Valori plastici (meaning Plastic Values in English) was an Italian magazine published in Rome in Italian and French. The magazines existed between 1918 and 1921.

History and profile
Valori plastici was established in Rome by the painter and art collector Mario Broglio and his wife Edita Broglio in 1918. He also edited the magazine which focused on aesthetic ideals and metaphysical artwork. It supported the art movement Return to order so as to create a change of direction from the extreme avant-garde art of the years up to 1918, taking its inspiration from traditional art instead.

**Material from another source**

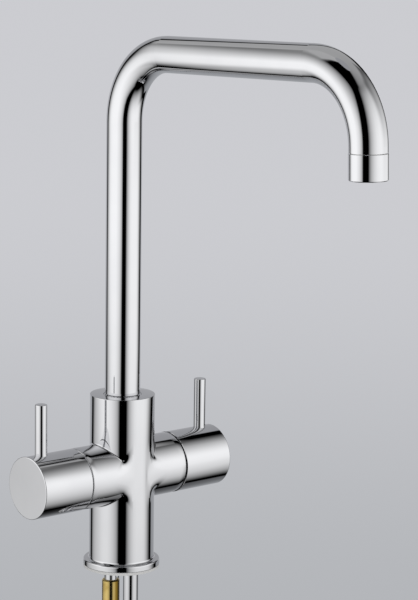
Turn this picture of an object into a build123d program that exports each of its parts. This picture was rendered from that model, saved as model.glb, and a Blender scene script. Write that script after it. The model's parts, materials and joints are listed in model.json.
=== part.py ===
from build123d import *
import math
import os

# Three way filtered water tap: a cross-shaped body with two quarter-turn handles and a square
# swan-neck spout that swivels.  The origin is the centre of the underside of the base seal.
# +Z is up, the handles lie along X (the left one at -X) and the spout points to -Y.

os.makedirs("parts", exist_ok=True)

# ---------------------------------------------------------------------------------------------
# Driving dimensions, mm
# ---------------------------------------------------------------------------------------------

# body
body_radius = 22.0
body_top = 120.0
arm_radius = 21.0
arm_height = 66.5  # height of the handles' axis
arm_end = 40.0  # from the body's axis to the seam
crossing_fillet = 2.0
edge_break = 0.4
port_floor = 14.0  # underside of the solid part of the body
port_depth = 12.0
skirt_radius = 16.5  # hollow under the port floor

# base
base_radius = 26.0
base_top = 6.0
seal_thickness = 1.8
foot_spigot_radius = 19.0

# spout
tube_radius = 12.0
tube_wall = 1.2
bend_radius = 47.0
riser_corner = 350.0  # height where the riser's and the arm's centrelines meet
arm_length = 231.0  # from that corner to the outlet's corner
outlet_drop = 67.5  # from the outlet's corner to the very end
arm_rise = 2.0  # degrees that the arm climbs towards the outlet
sleeve_length = 16.6
sleeve_radius = 12.1

# spout socket in the body
socket_radius = 12.78
socket_floor = 92.0
foot_radius = 12.7
foot_gap = 0.6  # between the body and the end of the spout tube
foot_neck = 11.2  # the foot's radius in that gap

# handles
barrel_end = 79.0
seam_gap = 0.5
lever_place = 68.0
lever_radius = 4.1
lever_top = 121.65

# valves, measured outwards from the body's axis
seat = 14.0
valve_bore = 10.4
spigot_end = 46.0
spigot_radius = 17.6
spindle_radius = 4.0
running = 0.06  # radial clearance of everything that turns

# tails and fixing
tail_radius = 5.2
tail_end_radius = 5.0  # the plain end that a 10 mm fitting takes
tail_end_length = 20.0
tail_length = 100.0
filter_stem_radius = 3.175
post_radius = 6.0
post_length = 70.0
side_port = 9.0  # post and filtered inlet, on the X axis
mains_port = 10.4  # hot and cold inlets, on the Y axis

port_bore = 4.75
port_thread = 4.7
neck_bore = 4.0
neck_radius = 3.95

UP = (0, 0, 1)


def turned(outline, plane):
    """A closed outline of (along, radius) points as a face, for revolving about its plane's x."""
    with BuildSketch(plane) as profile:
        with BuildLine():
            Polyline(*outline, close=True)
        make_face()
    return profile.sketch


def standing(outline):
    """The same for a piece turned about the body's axis: (height, radius) points."""
    return turned(outline, Plane(origin=(0, 0, 0), x_dir=(0, 0, 1), z_dir=(0, 1, 0)))


def square_ring(bottom, top, inner, outer):
    """The outline of a plain ring."""
    return [(bottom, inner), (bottom, outer), (top, outer), (top, inner)]


def drilling(start, end, radius):
    """A straight drilling between two points, to be cut from the part in hand."""
    way = Vector(*end) - Vector(*start)
    with BuildSketch(Plane(origin=start, z_dir=way)) as mouth:
        Circle(radius)
    extrude(mouth.sketch, amount=way.length, mode=Mode.SUBTRACT)


def sector(inner, outer, middle, width):
    """A slot in the sketch in hand: part of a ring, centred on an angle."""
    first = middle - width / 2
    with BuildSketch(mode=Mode.PRIVATE) as slot:
        with BuildLine():
            far = CenterArc((0, 0), outer, first, width)
            near = CenterArc((0, 0), inner, first, width)
            Line(near @ 0, far @ 0)
            Line(near @ 1, far @ 1)
        make_face()
    return slot.sketch


def save(builder, name):
    """Label the finished piece and write it under its own name."""
    builder.part.label = name
    export_step(builder.part, f"parts/{name}.step")


# ---------------------------------------------------------------------------------------------
# Cross body: cast and turned in one, with the waterways drilled inside
# ---------------------------------------------------------------------------------------------

hot_port = (0, mains_port)
cold_port = (0, -mains_port)
filter_port = (side_port, 0)
post_port = (-side_port, 0)
port_top = port_floor + port_depth

chamber_floor = 80.0
chamber_radius = 7.5
mains_way = 3.0  # radii of the drillings, from the widest to the narrowest
hot_cross_way = 2.6
narrow_way = 2.0
port_way = 1.6
hot_exit = arm_height + 8.5  # beside the valve's cage, where the left valve lets the water out
hot_rise = -5.2

# the right valve has four small ports, two in front of its axis and two behind
port_circle = 4.6
port_angle = 30.0
port_y = port_circle * math.cos(math.radians(port_angle))
lower_port = arm_height - port_circle * math.sin(math.radians(port_angle))
upper_port = arm_height + port_circle * math.sin(math.radians(port_angle))
port_x = seat + 0.5

screw_height = 110.5  # the screw at the back that keeps the spout in
screw_bore = 2.5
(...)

The term "return to order" to describe this renewed interest in tradition is said to derive from Le rappel a l'ordre, a book of essays by the poet and artist Jean Cocteau published in 1926. The movement itself  was a reaction to the War.  Cubism was abandoned even by its creators, Braque and Picasso, and Futurism, which had praised machinery, violence and war, was rejected by most of its followers.  The return to order was associated with a revival of classicism and realistic painting.

The magazine theorised the retrieval of national and Italic values, as promoted by the cultural policies of fascism, but also looking at wider horizons within Europe and using a vivid artistic dialectics with a return to a classic figurative source.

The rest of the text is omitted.